GEORGETOWN, Guyana — President Irfaan Ali on Wednesday questioned businessman Azruddin Mohamed’s assertion that extradition proceedings against him and his father could take “five years or more,” warning that such statements risk suggesting undue influence over a judicial process that must remain impartial. Speaking after the swearing-in of newly elected Regional Chairpersons and Vice-Chairpersons, Ali said it was troubling that Mohamed appeared confident enough to predict the timeline and outcome of a matter now squarely before the courts. “He is making a definitive statement as if he is aware of a system that would deliver to him a certain result,” Ali said. “That is concerning for the judiciary and concerning to me as President.”

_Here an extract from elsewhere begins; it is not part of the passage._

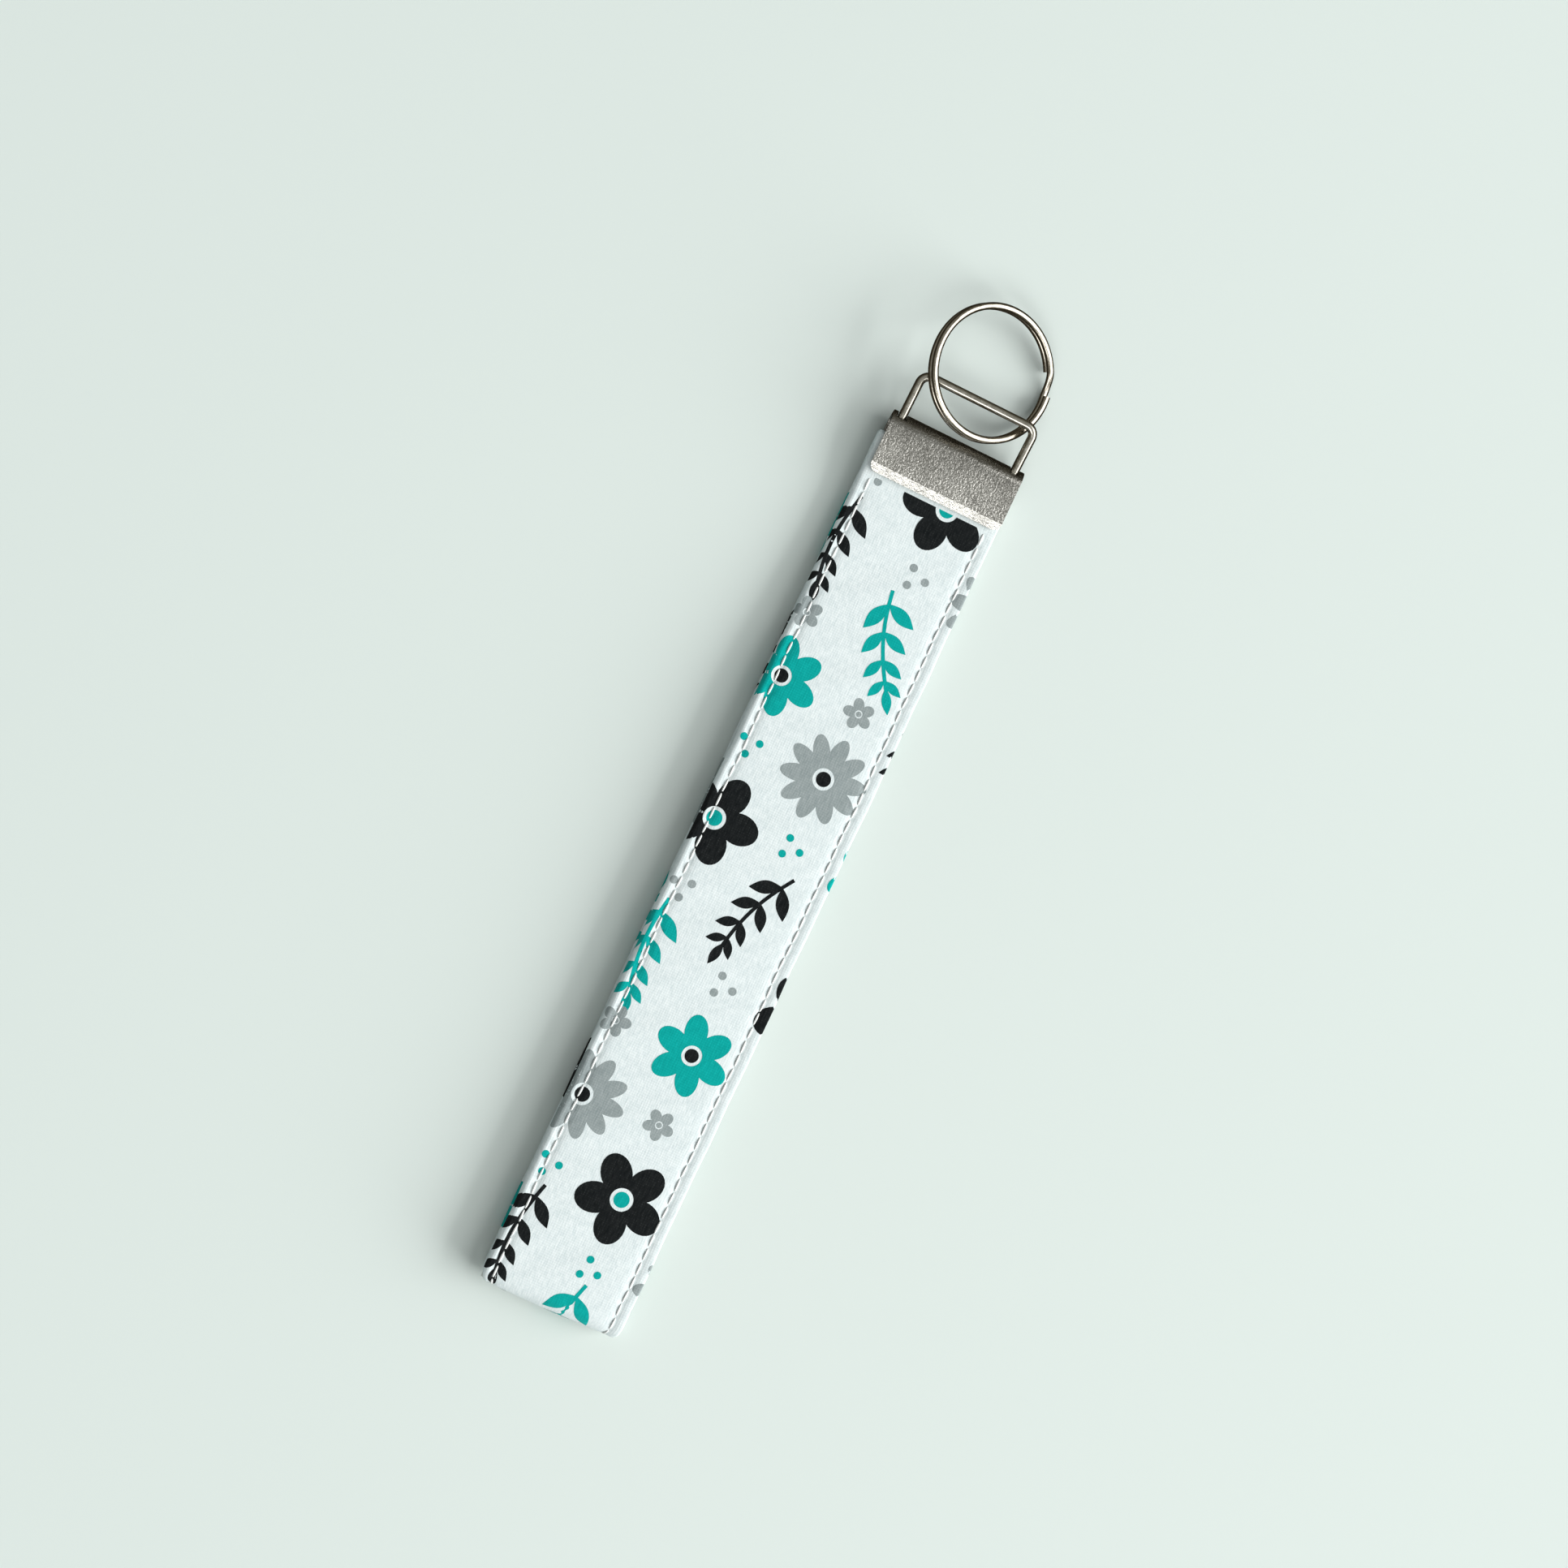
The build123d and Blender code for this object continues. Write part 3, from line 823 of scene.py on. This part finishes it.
def make_world():
    """A pale room. Its reflections darken towards the horizon, which gives metal its dark rims."""
    world = bpy.data.worlds.new("pale_room")
    bpy.context.scene.world = world
    world.use_nodes = True
    tree = world.node_tree
    background = tree.nodes["Background"]
    background.inputs["Color"].default_value = (0.80, 0.87, 0.85, 1)
    background.inputs["Strength"].default_value = 0.18
    seen = tree.nodes.new("ShaderNodeBackground")
    seen.inputs["Color"].default_value = (0.77, 0.85, 0.82, 1)
    mirrored = tree.nodes.new("ShaderNodeBackground")
    coordinates = tree.nodes.new("ShaderNodeTexCoord")
    split = tree.nodes.new("ShaderNodeSeparateXYZ")
    ramp = tree.nodes.new("ShaderNodeValToRGB")
    ramp.color_ramp.elements[0].position = 0.05
    ramp.color_ramp.elements[0].color = (0.035, 0.030, 0.020, 1)
    ramp.color_ramp.elements[1].position = 0.95
    ramp.color_ramp.elements[1].color = (0.30, 0.30, 0.28, 1)
    middle = ramp.color_ramp.elements.new(0.60)
    middle.color = (0.16, 0.15, 0.12, 1)
    tree.links.new(coordinates.outputs["Generated"], split.inputs["Vector"])
    tree.links.new(split.outputs["Z"], ramp.inputs["Fac"])
    tree.links.new(ramp.outputs["Color"], mirrored.inputs["Color"])
    path = tree.nodes.new("ShaderNodeLightPath")
    mix = tree.nodes.new("ShaderNodeMixShader")
    tree.links.new(path.outputs["Is Glossy Ray"], mix.inputs["Fac"])
    tree.links.new(background.outputs["Background"], mix.inputs[1])
    tree.links.new(mirrored.outputs["Background"], mix.inputs[2])
    pick = tree.nodes.new("ShaderNodeMixShader")
    tree.links.new(path.outputs["Is Camera Ray"], pick.inputs["Fac"])
    tree.links.new(mix.outputs["Shader"], pick.inputs[1])
    tree.links.new(seen.outputs["Background"], pick.inputs[2])
    tree.links.new(pick.outputs["Shader"], tree.nodes["World Output"].inputs["Surface"])


# ---- The scene -----------------------------------------------------------------------------------------
make_camera()
bpy.context.scene.view_settings.view_transform = "Standard"

cotton = make_cotton()
finish_with(cotton, woven("cotton_white", (0.72, 0.81, 0.825), (0.88, 0.95, 0.96)))
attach(cotton, "strap")
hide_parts("cotton_strip")
cotton.visible_diffuse = False  # keeps bounced light off the floor beside the strap

INKS = {
    "black": woven("ink_black", (0.004, 0.006, 0.007), (0.012, 0.014, 0.015), worn=(0.07, 0.08, 0.08)),
    "teal": woven("ink_teal", (0.0, 0.36, 0.335), (0.0, 0.43, 0.40), worn=(0.02, 0.54, 0.50)),
    "grey": woven("ink_grey", (0.28, 0.33, 0.335), (0.36, 0.41, 0.415), worn=(0.55, 0.60, 0.60)),
}
ink_pieces = make_print()
for ink, piece in ink_pieces.items():
    finish_with(piece, INKS[ink])
    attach(piece, "strap")

thread = sewing_thread()
for number, (side, row_x) in enumerate((("left", -ROW_X), ("right", ROW_X))):
    for face, inner_face in (("needle", False), ("bobbin", True)):
        row = make_stitches(f"{face}_stitches_{side}", row_x, inner_face, 20 + number + 5 * inner_face)
        finish_with(row, thread)
        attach(row, "strap")
        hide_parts(f"{face}_thread_{side}")

finish_with(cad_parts["interfacing_strip"], interfacing())
finish_with(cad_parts["clamp"], satin_nickel())
bail_finish = bright_nickel("nickel_bail", (0.56, 0.54, 0.47), (0.74, 0.72, 0.65), 0.13)
finish_with(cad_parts["bail"], bail_finish)
ring_finish = bright_nickel("nickel_ring", (0.50, 0.46, 0.39), (0.70, 0.66, 0.58), 0.10)
finish_with(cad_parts["split_ring"], ring_finish)
soften_edges(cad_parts["clamp"], 0.16)

make_floor()
make_world()
softbox("side", azimuth=5, elevation=21, half_across=27, half_up=16, radiance=7.6, mirrored=False)
softbox("key", azimuth=5, elevation=49, half_across=24, half_up=17, radiance=2.5)
softbox("front", azimuth=-88, elevation=52, half_across=18, half_up=12, radiance=2.4)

The extradition request was formally transmitted by the United States on Oct. 30, shortly after a Florida federal grand jury returned an indictment charging Azruddin and his father, Nazar, with wire fraud, mail fraud, money laundering, and customs-related offences linked to a multimillion-dollar gold-export scheme. According to U.S. court filings and reporting in American and Guyanese media, prosecutors allege the pair participated in a network that falsified export declarations, reused customs seals and concealed gold shipments valued at more than US$50 million between 2017 and 2024. The two were arrested in Georgetown hours after the request arrived and later granted G$150,000 bail each, ordered to surrender their passports and report weekly to authorities.
Under established international practice, extradition requires both judicial and executive approval. According to the U.S. Department of Justice, contested cases can take months or years depending on the number of appeals, though multi-year delays typically arise only when constitutional challenges progress through higher courts. In Guyana, the process is governed by the Fugitive Offenders Act of 2009, which sets out how courts must assess whether the conduct described in the foreign indictment would constitute an offence under local law. If a magistrate determines that the evidentiary threshold is met, the case then moves to the Minister of Home Affairs, who decides whether to issue a surrender order.

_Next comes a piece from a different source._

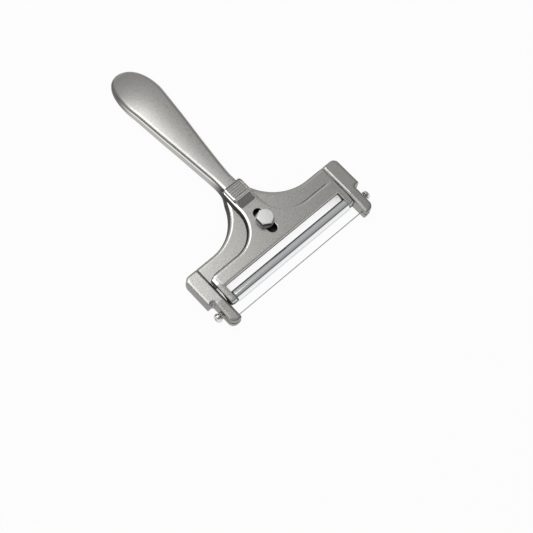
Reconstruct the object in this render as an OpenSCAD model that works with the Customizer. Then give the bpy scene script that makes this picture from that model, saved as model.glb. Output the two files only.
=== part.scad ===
// Adjustable wire cheese slicer: a cast frame with a spoon handle and two end cheeks,
// a sliding carriage that carries a roller, a clamping bolt, and a tensioned cutting wire.
// X runs along the wire, Y runs from the wire to the handle's end, Z is up.
// Inside the modules Y = 0 is the wire, and at_wire() moves a piece to its place.

/* [Overall] */
// Clear length of the wire between the two cheeks
wire_span = 106.4; // [84:0.2:140]
// Distance from the wire to the tip of the handle
handle_reach = 175.2; // [150:0.2:220]

/* [Cheeks] */
// How far a cheek reaches behind the arms
cheek_past = 0.3; // [0:0.1:3]
// Width of the rear part of a cheek
cheek_w = 11.4; // [9.5:0.1:14]
// Height of a cheek, which stands on the table
cheek_h = 11; // [10:0.1:13]
// Width of the narrower nose of a cheek
nose_w = 7.4; // [6:0.1:9]
// Length of the nose, from its tip to the step
nose_len = 18.2; // [16:0.1:22]
// Distance of the wire behind the tip of the nose
nose_ahead = 3.6; // [2.5:0.1:5]
// Radius of the outer corner at the rear of a cheek
cheek_rear_r = 4; // [2:0.1:6]
// Radius of the outer corner at the nose
nose_r = 4.6; // [2:0.1:5.5]
// Radius of the inner corner at the nose
nose_inner_r = 1.6; // [0.6:0.1:2.6]
// Chamfer along the straight top edges of a cheek
cheek_edge = 0.8; // [0.3:0.1:1.4]
// Height of the wire slit above the table
slit_z = 4.6; // [3.6:0.1:5.4]
// Thickness of the wire slit
slit_h = 1.4; // [1.2:0.1:1.8]

/* [Yoke] */
// Height of the top face of the arms
arm_top = 9; // [8:0.1:10]
// Height of the underside of the arms above the table
arm_bottom = 2; // [1:0.1:3]
// Distance from the wire to the front edge of the arms
yoke_front = 22; // [21:0.1:24]
// Distance from the wire to the rear edge of the arms beside the cheeks
arm_rear = 37.4; // [35:0.1:39]
// Radius of the curve from each arm into the neck
arm_curve_r = 34.5; // [30:0.5:36]
// Chamfer along the top edge of the arms' curve
arm_edge = 0.9; // [0.3:0.1:1.4]

/* [Handle] */
// Half width of the neck at its widest level
neck_half = 6.1; // [5.2:0.1:6.4]
// Height of the top of the neck
neck_top = 11.5; // [10.5:0.1:12]
// Widest half width of the handle
handle_half = 14; // [11:0.1:18]
// Height of the top of the handle at its widest place
handle_top = 13.4; // [11.5:0.1:15]
// Height of the underside of the handle at its widest place
handle_low = 3.1; // [2.5:0.1:4]
// Length of the rounded end, from the widest place to the tip
handle_cap_len = 27.2; // [16:0.1:30]
// Length of the end of the handle that bends down
droop_len = 40.2; // [28:0.2:60]
// How far the tip bends down
droop = 5.9; // [2:0.1:5.9]

/* [Carriage] */
// Thickness of the carriage's plate
plate_t = 3.3; // [2.6:0.1:4]
// Running gap between the plate and the arms
slide_gap = 0.1; // [0.05:0.05:0.3]
// Distance from the wire to the front edge of the plate
plate_front = 17.9; // [17:0.1:20]
// Distance from the wire to the rear edge of the plate beside the cheeks
plate_rear = 27.2; // [25:0.1:29]
// Radius of the plate's concave sides
plate_curve_r = 21.8; // [19:0.1:23]
// Chamfer along the plate's front edge
plate_front_edge = 1.2; // [0.5:0.1:1.6]
// Chamfer along the plate's concave sides
plate_edge = 0.9; // [0.3:0.1:1.2]
// Gap between a fork arm and its cheek
fork_gap = 0.8; // [0.4:0.1:1.5]
// Width of a fork arm
fork_w = 4.4; // [3:0.1:5]
// Radius of the plate's outer rear corners
fork_corner_r = 2; // [0.5:0.1:3]
// Radius of the eye that holds the roller's axle
eye_r = 3.4; // [3:0.1:3.8]

/* [Thumb block] */
// Half width of the thumb block
block_half = 7.6; // [7.5:0.05:9]
// Distance from the wire to the rear of the thumb block
block_rear = 65.7; // [64.5:0.1:67]
// Length of the block's top
block_len = 11.4; // [10:0.1:12]
// Length of the ramp in front of the block
ramp_len = 5.3; // [4:0.1:7]
// Height of the block above the plate's top
block_rise = 3.2; // [2.8:0.1:4.5]
// Width of the raised rim round the ribbed recess
block_rim = 1.4; // [1:0.1:2]
// Depth of the ribbed recess
recess_depth = 0.7; // [0.4:0.1:1]
// Number of ribs across the recess
rib_count = 5; // [3:1:7]
// Clearance between the block's skirts and the neck
neck_gap = 0.5; // [0.4:0.05:0.8]

/* [Roller] */
// Outer diameter of the roller
roller_d = 8; // [7:0.1:8.6]
// Wall of the roller tube
roller_wall = 0.8; // [0.5:0.1:1.2]
// Distance from the wire to the roller's axis
roller_y = 9.5; // [9.2:0.1:10]
// Gap between the roller's end and a fork arm
roller_end_gap = 0.4; // [0.3:0.1:1]
// Diameter of the axle
axle_d = 3; // [2:0.1:4]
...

The case has ignited legal debate over the applicability of the 1931 U.S.–U.K. Extradition Treaty, which some Guyanese attorneys argue was never formally extended to British Guiana. They contend that the treaty’s enforceability in the modern era is unclear. Government officials and international legal analysts, however, point to the Fugitive Offenders Act as providing a clear statutory pathway for processing the request regardless of colonial-era treaty questions. The Attorney General’s Chambers has also clarified that the United States is responsible for the cost of transferring extradited individuals, while Guyana manages domestic judicial proceedings.
The Mohameds’ attorneys have challenged the completeness and sufficiency of the U.S. documentation, seeking full disclosure ahead of a hearing. The matter has been adjourned to allow for further judicial review, and both accused remain under court supervision. Ali emphasized that the government’s responsibility is to safeguard independence and due process—not to speculate or endorse projections made by the accused. “We believe the Mohameds must have due process. They are receiving that due process,” he said. “But public statements suggesting a predetermined outcome undermine confidence in the system.”
The case, one of the most prominent extradition matters Guyana has faced in recent years, is being closely monitored for its implications on rule-of-law governance, anti-money-laundering enforcement, and investor confidence as the country’s rapidly expanding oil economy draws intensified international scrutiny.